R.J. Umberger (C): Umberger has become invaluable to the Blue Jackets in his two seasons with the club, emerging as a Swiss Army knife of a player who can fill any role he's plugged into. As the club's young studs like Jakub Voracek and prodigal phenom Nikita Filatov keep developing, Umberger may find himself more and more doing grunt work on the third line, rather than getting the sexy offensive assignments. While he has a knack for finding the net on his own, last season's 23 goals and 55 points may be tough for Umberger to top given his potentially dwindling opportunities.
John Moore (D): The Blue Jackets’ top pick in 2009, Moore has the potential to be a true offensive dynamo from the back end. He’s got top-shelf speed and acceleration, a quick release on his shot, and great vision and passing instincts. Although he’s not particularly physical he does have decent size and shouldn’t be a one-dimensional player at the NHL level either. Moore nearly made the Blue Jackets’ roster last season in camp and followed that performance up with 47 points in 61 games for Kitchener in the OHL, and an impressive playoff run with 16 points in 20 games. Columbus desperately needs offense from their defense, and if Moore looks like he’s ready they likely won’t hesitate to give him a job in the big leagues.

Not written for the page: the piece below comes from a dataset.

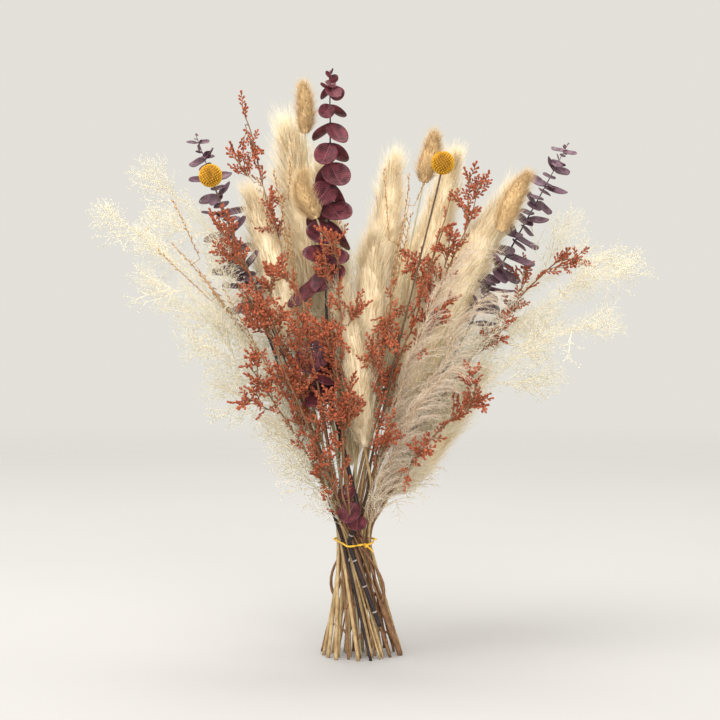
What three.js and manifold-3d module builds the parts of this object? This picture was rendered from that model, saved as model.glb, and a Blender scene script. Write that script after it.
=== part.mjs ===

Ryan Johansen (C): Johansen blossomed last season as a rookie in the WHL, scoring 69 points in 71 games with Portland and adding another 18 in the postseason to lead the club. He’s big and very skilled, and is equally adept at finding the open man or finding an opening behind a goalie. He doesn’t have the foot speed to be a truly elite NHL center, but in every other facet of the game he’s capable of making an impact. He probably profiles best as a second line player, but in a year or two the Blue Jackets may be sorely tempted to try him alongside Rick Nash and see what kind of havoc those two can wreak together.